For a nomad, this is a powerful strategy. You create 3-4 simple, go-to meals and eat them over and over. Breakfast might always be eggs and black beans; lunch is a massive salad with chicken or lentils. This completely eliminates daily meal planning and creates an automatic, ultra-simple grocery list you can memorize.
The tradeoff is variety, but the payoff is a massive reduction in cognitive load. You never have to wonder what’s for dinner or if the weird little grocery store in a tiny town will have what you need. This system prioritizes time, energy, and mental freedom over culinary exploration. For many who are juggling remote work and constant travel, that’s a trade they are happy to make.
Building Your Personal Road-Life Food System
The ultimate goal isn’t to pick one of these guides and follow it religiously. The real skill is to borrow from each of them to build a hybrid system that works for you. No single book or app can account for the size of your fridge, your travel pace, your budget, or your personal taste.
A successful system might look like this:
- You use Mealime to plan three complex dinners for the week, giving you variety and an efficient shopping list.
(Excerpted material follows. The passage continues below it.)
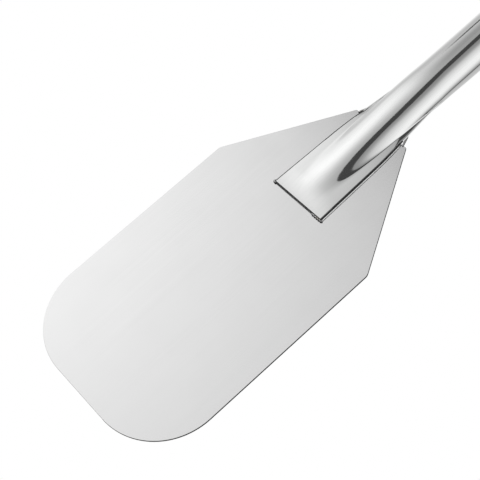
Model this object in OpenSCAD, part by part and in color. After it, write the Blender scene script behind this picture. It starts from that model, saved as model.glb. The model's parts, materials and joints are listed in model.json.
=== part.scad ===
// Stainless steel peel: a flat sheet blade with a tube handle.
// The tube's front end is pressed flat and lapped on top of the blade, then welded.
// Origin: centre of the blade's underside. +X runs up the handle, +Z is the side that carries the food.
// All sizes are in millimetres.

/* [Blade] */
// Width of the blade across its straight sides
blade_w = 120; // [100:1:160]
// Length of the blade from its front edge to its rear edge
blade_l = 220; // [200:1:260]
// Thickness of the blade sheet
sheet_t = 1.2; // [0.8:0.1:2]
// Radius of the two front corners
front_corner_r = 40; // [20:1:50]
// Distance from the front edge to the shoulders, where the sides start to taper
shoulder_from_front = 150; // [130:1:150]
// Width that the taper leaves at the rear edge
rear_edge_w = 39; // [38:1:60]
// Radius that softens each shoulder
shoulder_r = 6; // [2:1:10]

/* [Handle tube] */
// Length of the whole peel, from the front edge to the end of the cap
overall_l = 610; // [500:1:1200]
// Outer diameter of the tube
tube_d = 25.4; // [24:0.1:28]
// Wall of the tube
tube_wall = 1; // [0.8:0.1:1.2]

/* [Flattened end] */
// How far the flattened end laps over the blade
lap_l = 64; // [50:1:70]
// Width of the flattened end at its square front
tab_w = 37.4; // [34:0.1:38]
// How much the flattened end narrows for each millimetre up the handle
tab_narrowing = 0.055; // [0.03:0.005:0.08]
// Distance from the blade's rear edge to where the tube is fully round
round_from_edge = 98; // [80:1:120]
// Distance behind the tab's front where the walls start to part
toe_from_tab = 2; // [1:0.5:6]
// Half width of the raised ridge where it starts
toe_half_w = 12.4; // [10:0.2:13]
// Half width of the raised ridge behind the blade, at its widest
ridge_half_w = 13; // [12.8:0.1:13.6]
// How far the flange's top rounds over towards its edge, behind the blade
lens_l = 7.5; // [3:0.5:8]

/* [Welds] */
// Radius of the weld beads at the lap's corners
bead_r = 1.2; // [0.8:0.1:1.6]
// Diameter of the plug welds under the lap
plug_d = 6; // [4:0.5:8]
// Number of plug welds in the row under the lap
plug_count = 3; // [2:1:4]

/* [Far end] */
// Diameter of the hanging hole
hang_hole_d = 8; // [6:0.5:10]
// Distance from the end of the cap to the middle of the hanging hole
hang_hole_from_end = 28; // [24:1:60]
// Height of the cap's dome
dome_h = 2.4; // [1:0.2:4]

/* [Hidden] */

front_x = -blade_l / 2;
rear_x = blade_l / 2;
end_x = front_x + overall_l;
shoulder_x = front_x + shoulder_from_front;

tube_r = tube_d / 2;
bore_r = tube_r - tube_wall;
axis_z = sheet_t;
tab_x = rear_x - lap_l;
toe_x = tab_x + toe_from_tab;
round_x = rear_x + round_from_edge;
// The flange draws in from here, ahead of the blade's rear edge, to the tube's own width
draw_in_x = rear_x - 21.5;
drawn_in_x = rear_x + 49;
// The side folds open into a lens between these two places
lens_x = rear_x - 5.5;
open_x = rear_x + 8;
// The ridge's flanks are as steep as an oval's from here on
oval_x = rear_x + 30;
// The middle of the section has come down to the tube's axis here
level_x = rear_x + 80;
// The underside starts to leave the blade's plane just behind the rear edge
belly_x = rear_x + 2;

// The faceted end stops inside the wall of the straight tube, so the two join as one solid
sink = 0.02;
seat = 0.05;
overlap = 2;
join_k = 4;
side_steps = 24;
ring_step = 4;

cap_rim = 1.2;
cap_weld_w = 1.6;
spigot_l = 6;
spigot_gap = 0.1;
tube_end_x = end_x - dome_h - cap_rim - cap_weld_w;

steel = "silver";
weld_steel = "darkgray";

function clamp01(v) = min(1, max(0, v));
function ease(v) = let (c = clamp01(v)) c * c * (3 - 2 * c);
function rise(v, power) = 1 - (1 - clamp01(v)) ^ power;
function mix(a, b, u) = a + (b - a) * u;

// Outline points of an arc from angle a0 to a1 in n steps
function arc(cx, cy, r, a0, a1, n) =
    [for (i = [0:n]) let (a = mix(a0, a1, i / n)) [cx + r * cos(a), cy + r * sin(a)]];

// ---------- Sections of the flattened end, as functions of the distance x along the handle ----------

// Half width over the flanges
function half_w(x) = mix(tab_w / 2 - tab_narrowing / 2 * (x - tab_x), tube_r - sink,
    ease((x - draw_in_x) / (drawn_in_x - draw_in_x)));
// Half width of the ridge that rises between the flanges
function ridge_w(x) = min(half_w(x), mix(
    mix(toe_half_w, ridge_half_w, sin(90 * clamp01((x - toe_x) / (rear_x + 24.5 - toe_x))) ^ 0.42),
    tube_r - sink, ease((x - rear_x - 24.5) / (round_x - rear_x - 24.5))));
// Height of the ridge above the section's middle, and the depth of the belly below it
function ridge_top(x) = (tube_r - sink) * rise((x - toe_x) / (round_x - toe_x), 1.6);
function belly_low(x) = (tube_r - sink) * rise((x - belly_x) / (round_x - belly_x), 3.2);
// Steepness of the ridge's flanks: a bell over the toe, an oval once it is 0.5
function flank(x) = mix(1.35, 0.5, ease((x - toe_x) / (oval_x - toe_x)));
// Height of the section's middle
function mid_z(x) = mix(sheet_t + tube_wall, axis_z, ease((x - open_x) / (level_x - open_x)));

// Half thickness of the two pressed walls, which fades out as the tube gets round
function pressed(x) = tube_wall * (1 - ease((x - oval_x) / (round_x - oval_x)));
// Length over which the pressed walls round off at each side
function lens(x) = mix(tube_wall, lens_l, ease((x - lens_x) / (open_x - lens_x)));
// The pressed walls' half thickness at y, rounded off at each side
function fold(x, y) = let (d = max(0, abs(y) - half_w(x) + lens(x)) / lens(x))
    pressed(x) * sqrt(max(0, 1 - d ^ 2));
// Shape of a ridge across the tube: 1 at its middle and 0 at its half width
function crest(y, half, steep) = max(0, 1 - (abs(y) / half) ^ 2) ^ steep;
// Ridge and pressed walls joined with a fillet between them
function joined(f, o) = (f ^ join_k + o ^ join_k) ^ (1 / join_k);

// One closed ring of the outside: over the top from right to left, then back underneath
function outer_ring(x) = concat(
    [for (i = [0:side_steps - 1]) let (y = -half_w(x) * cos(180 * i / side_steps))
        [x, y, mid_z(x) + joined(fold(x, y), ridge_top(x) * crest(y, ridge_w(x), flank(x)))]],
    [for (i = [0:side_steps - 1]) let (y = half_w(x) * cos(180 * i / side_steps))
        [x, y, mid_z(x) - joined(fold(x, y), belly_low(x) * crest(y, ridge_w(x), 0.5))]]);

// Height of the hollow under a ridge of height b: nothing until the walls have parted
function hollow_h(x, b) = max(0.02, joined(pressed(x), b) - tube_wall + (seat + sink) * b / tube_r);
function hollow_w(x) = ridge_w(x) - tube_wall + (seat + sink) * ease((x - oval_x) / (round_x - oval_x));
function inner_ring(x) = let (w = hollow_w(x)) concat(
    [for (i = [0:side_steps - 1]) let (y = -w * cos(180 * i / side_steps))
        [x, y, mid_z(x) + hollow_h(x, ridge_top(x)) * crest(y, w, flank(x))]],
    [for (i = [0:side_steps - 1]) let (y = w * cos(180 * i / side_steps))
        [x, y, mid_z(x) - hollow_h(x, belly_low(x)) * crest(y, w, 0.5)]]);

// Places of the rings: every few millimetres from x0 to x1
function places(x0, x1) = let (n = ceil((x1 - x0) / ring_step)) [for (i = [0:n]) mix(x0, x1, i / n)];

// Two triangles for each cell between neighbouring rings; turn = true faces the other way
function skin(first, rings, n, turn) = [for (k = [0:rings - 2], i = [0:n - 1])
    let (a = first + k * n + i, b = first + k * n + (i + 1) % n, c = a + n, d = b + n)
    each turn ? [[a, c, b], [b, c, d]] : [[a, b, c], [b, d, c]]];

module flattened_end() {
    n = 2 * side_steps;
    outer_x = places(tab_x, round_x);
    inner_x = places(toe_x + 5 * ring_step, round_x);
    points = [for (x = outer_x) each outer_ring(x), for (x = inner_x) each inner_ring(x)];
    inner = len(outer_x) * n;
    last_out = inner - n;
    last_in = inner + (len(inner_x) - 1) * n;
    tab_face = [[for (i = [0:n - 1]) n - 1 - i]];
    blind_face = [[for (i = [0:n - 1]) inner + i]];
    end_faces = [for (i = [0:n - 1]) let (j = (i + 1) % n)
        each [[last_out + i, last_out + j, last_in + i], [last_out + j, last_in + j, last_in + i]]];
    polyhedron(points, concat(tab_face, skin(0, len(outer_x), n, false), end_faces,
        skin(inner, len(inner_x), n, true), blind_face), convexity = 8);
}

// A rod along X from x0 to x1 on the tube's axis
module rod(x0, x1, r) {
    translate([x0, 0, axis_z]) rotate([0, 90, 0]) cylinder(h = x1 - x0, r = r, $fn = 96);
}

// ---------- Pieces ----------

module blade_outline() {
    half = blade_w / 2;
    rear_half = rear_edge_w / 2;
    taper = atan2(half - rear_half, rear_x - shoulder_x);
    // Centre of the shoulder's arc, tangent to the straight side and to the taper
    shoulder_cx = shoulder_x - shoulder_r * tan(taper / 2);
    front_cx = front_x + front_corner_r;
    right = concat(
        arc(front_cx, front_corner_r - half, front_corner_r, 180, 270, 24),
        arc(shoulder_cx, shoulder_r - half, shoulder_r, 270, 270 + taper, 5),
        [[rear_x, -rear_half]]);
    left = [for (i = [len(right) - 1:-1:0]) [right[i][0], -right[i][1]]];
    polygon(concat(right, left));
}

function plug_x(i) = mix(tab_x + 12, rear_x - 12, i / (plug_count - 1));

module blade() {
    color(steel) difference() {
        linear_extrude(sheet_t) blade_outline();
        for (i = [0:plug_count - 1])
            translate([plug_x(i), 0, -1]) cylinder(h = sheet_t + 2, d = plug_d, $fn = 48);
    }
}

module handle_tube() {
    color(steel) difference() {
        union() {
            flattened_end();
            difference() {
                rod(round_x - overlap, tube_end_x, tube_r);
                rod(round_x - overlap - 1, tube_end_x + 1, bore_r);
            }
        }
        translate([end_x - hang_hole_from_end, 0, axis_z - tube_r - 1])
            cylinder(h = tube_d + 2, d = hang_hole_d, $fn = 48);
    }
}

// A run of weld drops from p to q, cut off flat where it meets the blade's top
module bead(p, q, drops) {
    difference() {
        for (i = [0:drops - 1])
            translate(p + (q - p) * i / (drops - 1)) sphere(r = bead_r, $fn = 32);
        translate([0, 0, sheet_t - 10]) cube([2 * blade_l, blade_w, 20], center = true);
    }
}

// The block of space that the lapped tab fills at its front
module tab_block() {
    translate([tab_x, -tab_w / 2, sheet_t]) cube([lap_l, tab_w, 2 * tube_wall]);
}

module tack_front_left() {
    corner = [tab_x, tab_w / 2, sheet_t + 0.3];
    color(weld_steel) difference() {
        bead(corner + [-0.3, -1.2, 0], corner + [-0.1, 0.2, 0], 2);
        tab_block();
    }
}

module tack_front_right() {
    corner = [tab_x - 0.2, -tab_w / 2, sheet_t + 0.3];
    color(weld_steel) difference() {
        bead(corner, corner + [0, 7.6, 0], 6);
        tab_block();
    }
}

// Bead that runs off the blade's rear corner and up along the edge of one flange
module rear_tack(side) {
    y = side * (half_w(rear_x) + 2);
    lean = side * 20;
    translate([rear_x - 0.6, y, sheet_t]) rotate([0, 90, -lean]) {
        sphere(r = bead_r, $fn = 32);
        cylinder(h = 6.2, r = bead_r, $fn = 32);
        translate([0, 0, 6.2]) sphere(r = bead_r, $fn = 32);
    }
}

module tack_rear_left() { color(weld_steel) rear_tack(1); }

module tack_rear_right() { color(weld_steel) rear_tack(-1); }

// Fillet on the underside, between the blade's rear edge and the underside of the tube
module rear_edge_weld() {
    w = 2 * (half_w(rear_x) - lens(rear_x)) + 2;
    color(weld_steel) translate([rear_x, w / 2, sheet_t]) rotate([90, 0, 0]) difference() {
        translate([0, -sheet_t, 0]) cube([sheet_t, sheet_t, w]);
        translate([sheet_t * 1.6, -sheet_t * 1.6, -1]) cylinder(h = w + 2, r = sheet_t, $fn = 48);
    }
}

module plug_welds() {
    crown = 0.3;
    crown_r = ((plug_d / 2) ^ 2 + crown ^ 2) / (2 * crown);
    color(weld_steel) for (i = [0:plug_count - 1]) translate([plug_x(i), 0, 0]) {
        cylinder(h = sheet_t, d = plug_d, $fn = 48);
        intersection() {
            translate([0, 0, crown_r - crown]) sphere(r = crown_r, $fn = 96);
            translate([0, 0, -crown - 1]) cylinder(h = crown + 1.5, d = plug_d, $fn = 48);
        }
    }
}

// Pressed cap: a spigot inside the tube, a rim as wide as the tube and a shallow dome
module end_cap() {
    dome_r = (tube_r ^ 2 + dome_h ^ 2) / (2 * dome_h);
    rim_x = end_x - dome_h - cap_rim;
    spigot_r = bore_r - spigot_gap;
    profile = concat(
        [[0, -cap_weld_w - spigot_l], [spigot_r, -cap_weld_w - spigot_l], [spigot_r, 0], [tube_r, 0]],
        arc(0, cap_rim + dome_h - dome_r, dome_r, acos(tube_r / dome_r), 90, 12));
    color(steel) translate([rim_x, 0, axis_z]) rotate([0, 90, 0])
        rotate_extrude($fn = 96) polygon(profile);
}

module end_cap_weld() {
    color(weld_steel) difference() {
        rod(tube_end_x, tube_end_x + cap_weld_w, tube_r);
        rod(tube_end_x - 1, tube_end_x + cap_weld_w + 1, bore_r);
    }
}

blade();
handle_tube();
tack_front_left();
tack_front_right();
tack_rear_left();
tack_rear_right();
rear_edge_weld();
plug_welds();
end_cap();
end_cap_weld();
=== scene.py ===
"""A stainless steel peel: a flat sheet blade with a tube handle whose front end is
pressed flat, lapped on top of the blade and welded there.

Sizes in the sections are in millimetres; surface_piece() turns them to metres.
"""

import json

import bmesh
import bpy
import numpy as np
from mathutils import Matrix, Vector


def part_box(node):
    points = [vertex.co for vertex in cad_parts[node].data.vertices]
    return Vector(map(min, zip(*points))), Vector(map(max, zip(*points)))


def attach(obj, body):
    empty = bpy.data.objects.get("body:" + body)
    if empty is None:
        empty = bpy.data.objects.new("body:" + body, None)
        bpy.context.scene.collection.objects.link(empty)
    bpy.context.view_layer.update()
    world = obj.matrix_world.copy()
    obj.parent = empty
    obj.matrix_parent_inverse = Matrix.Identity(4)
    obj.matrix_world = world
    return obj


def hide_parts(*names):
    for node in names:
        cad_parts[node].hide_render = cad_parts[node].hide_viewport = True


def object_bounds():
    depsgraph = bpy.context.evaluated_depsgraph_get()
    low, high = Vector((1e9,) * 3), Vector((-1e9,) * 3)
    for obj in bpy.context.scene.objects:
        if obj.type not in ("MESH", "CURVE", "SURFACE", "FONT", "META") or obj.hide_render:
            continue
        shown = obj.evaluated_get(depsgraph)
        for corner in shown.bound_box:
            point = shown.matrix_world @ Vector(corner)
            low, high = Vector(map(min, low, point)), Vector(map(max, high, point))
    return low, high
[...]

- For the other nights, you rely on a simple, repeatable meal template from The 4-Hour Body—like a "taco bowl" with ingredients you always keep on hand.
- When you get a surprise ingredient, you use the techniques from How to Cook Everything to incorporate it without a recipe.
- On a weekend, when you have more time, you pull out The New Camp Cookbook to make something special over the campfire.
Your food system will evolve. What worked in a 40-foot Class A with a residential fridge won’t work in a Promaster van with a cooler. The key is to be flexible and intentional. Pay attention to what causes friction—too much food waste, decision fatigue, long cleanups—and adjust your system using the principles from these guides.
Ultimately, mastering your road kitchen is about creating a system that gives you more freedom, not less. It’s the invisible framework that lets you focus on the view outside your window instead of worrying about what’s for dinner.